Vielen Dank, Frau Dr. Lukin. Ich eröffne jetzt die Aussprache. Das Wort hat Abgeordneter Meyer für die Fraktion BÜNDNIS 90/DIE GRÜNEN.
Frau Präsidentin, meine sehr geehrten Damen und Herren, der Gesetzentwurf der Fraktion DIE LINKE zum Dritten Gesetz zur Änderung des Thüringer Sparkassengesetzes ist von einer bemerkenswerten Kürze. Trotzdem steckt darin unserer Ansicht nach eine ganze Menge an Problemen. Wir haben uns zu dem Thema in der Fraktion kurz ausgetauscht und werden diesem Gesetzentwurf nicht zustimmen, weil wir glauben, dass grundsätzlich die Frage im Raum stehen muss, wie sich Marktpreise bilden. Herr Barth guckt schon ganz
interessiert. Das wäre auch meine Bemerkung dazu gewesen. Ich hatte gesagt, Sie schauen interessiert, das freut mich.

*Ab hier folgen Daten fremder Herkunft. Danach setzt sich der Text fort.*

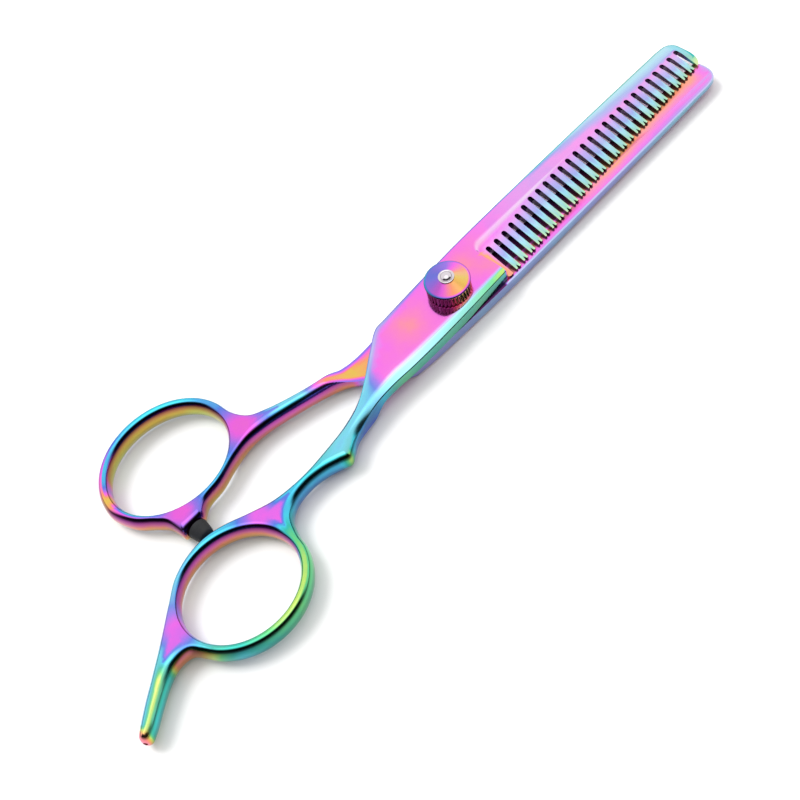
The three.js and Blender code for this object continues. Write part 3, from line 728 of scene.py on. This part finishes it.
def paint_comb():
    co, index, normal = corners(comb_half)
    d, on_hole, angle, wall, web, height, place, turn = handle_parts(
        co, index, normal, comb_forged, FINGER_RING, ((-57.5, -5.8, 3.8), (-82.5, -10.5, 4.2)))
    x, y = co[index, :2].T
    towards, up = normal @ TOWARDS_VIEWER, normal[:, 2]
    # finger ring, shank and tang
    ring = smoothstep(x, -50, -56)
    right, low = lobe(angle, -45), lobe(angle, -130)
    green = lerp(0.22, 0.31, smoothstep(up, 0.75, 0.97))
    top = 0.57 + 0.04 * smoothstep(x, -50, -38) + ring * (green * right + 0.10 * low)
    top -= 0.06 * smoothstep(-towards, 0.3, 0.8)
    top = lerp(top, 0.28, web * (1 - 0.85 * smoothstep(x, -52, -46)))
    outer_wall = lerp(0.44, 0.56, height) + ring * (0.24 * right + 0.10 * low)
    under_web = lobe(angle, -172, 12) * smoothstep(x, -77, -80) * smoothstep(x, -90, -87)
    outer_wall = lerp(outer_wall, 0.95 + 0.17 * height, under_web)
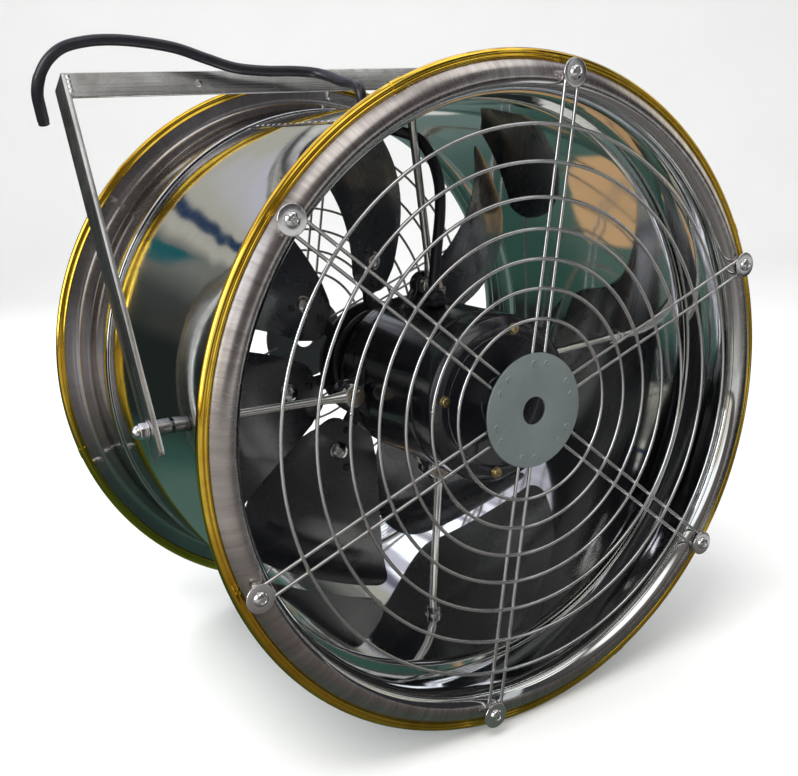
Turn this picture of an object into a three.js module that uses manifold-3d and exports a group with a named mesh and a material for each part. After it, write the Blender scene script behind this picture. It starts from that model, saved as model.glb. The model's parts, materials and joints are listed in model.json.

Hinter dem Antrag der LINKEN steht ausweislich Ihrer Begründung die Annahme, dass alle Menschen, die in Schwierigkeiten bei ihrer Bank geraten, das aus unverschuldeter Not heraus tun. Die Vorstellung, dass die Sparkassen beispielsweise ihren Dispositionszins für Dispositionskredite, sagen wir mal, um 3 oder 4 oder sogar 5 Prozent unter den derzeit marktüblichen Zinssätzen ansetzen, und das wäre jetzt ungefähr der Fall bei 0,75 Leitzins, 5 Prozent darüber sind 5,75, die aktuellen Zinsen liegen bei 10 irgendwas, 5 Prozent darunter. Ich vermute ganz stark, es würden Menschen zur Sparkasse gehen und ihr Konto aufmachen, die durchaus nicht nur aus unverschuldeter Not heraus in den Dispo rutschen.